My project, Polymin, is my first draft of a tool to address these problems. It's an AR instrument designed to make music feel spatial, letting you arrange notes in space. The closer you are to each note, the higher the pitch, similar to a Theremin. This allows you to create sounds and music that you can literally move around in all directions.

Creating Polymin was complex in surprising ways. Specifically, programming it was way less frustrating than designing non-intimidating and exploratory interactions. Especially because today's most popular creative tools often have bloated and intimidating interfaces, I simplified the UX by testing with musicians, kids, and adults alike with each design iteration.

Interacting with Polymin starts with playing a single note and is designed to encourage stacking and organizing these musical units into harmonies, just like playing with a single Lego brick naturally leads to creating a small tower or car. In a way, the modular design of Polymin’s “building blocks” is my homage to everything I’ve learned about constructionism this semester. At the core, I want it to be a low-floor, high-ceiling instrument that rewards being curious about the intersection of music, art, and mathematics.

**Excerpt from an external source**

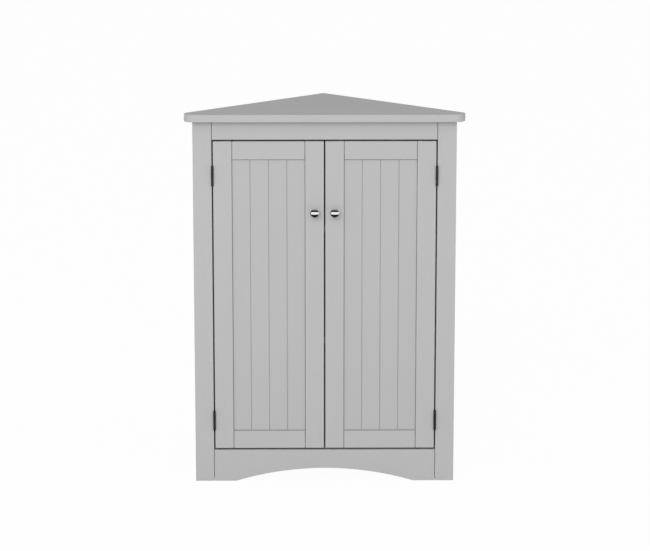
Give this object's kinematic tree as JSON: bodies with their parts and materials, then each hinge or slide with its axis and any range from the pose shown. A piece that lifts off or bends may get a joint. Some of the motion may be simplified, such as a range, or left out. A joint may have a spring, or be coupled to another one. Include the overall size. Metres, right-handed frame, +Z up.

Regardless if Polymin is treated as a real instrument, I hope that it can change the way some people perceive music, even slightly. I really believe in those bits of inspiration when you notice the slightest quirks about the world that make you stop and think for a second-- the kind of inspiration that comes to you in questions and clues. And through my creative process, I’ve realized that it’s not just my goal to investigate these clues but to develop tools that inspire people to become fearless detectives.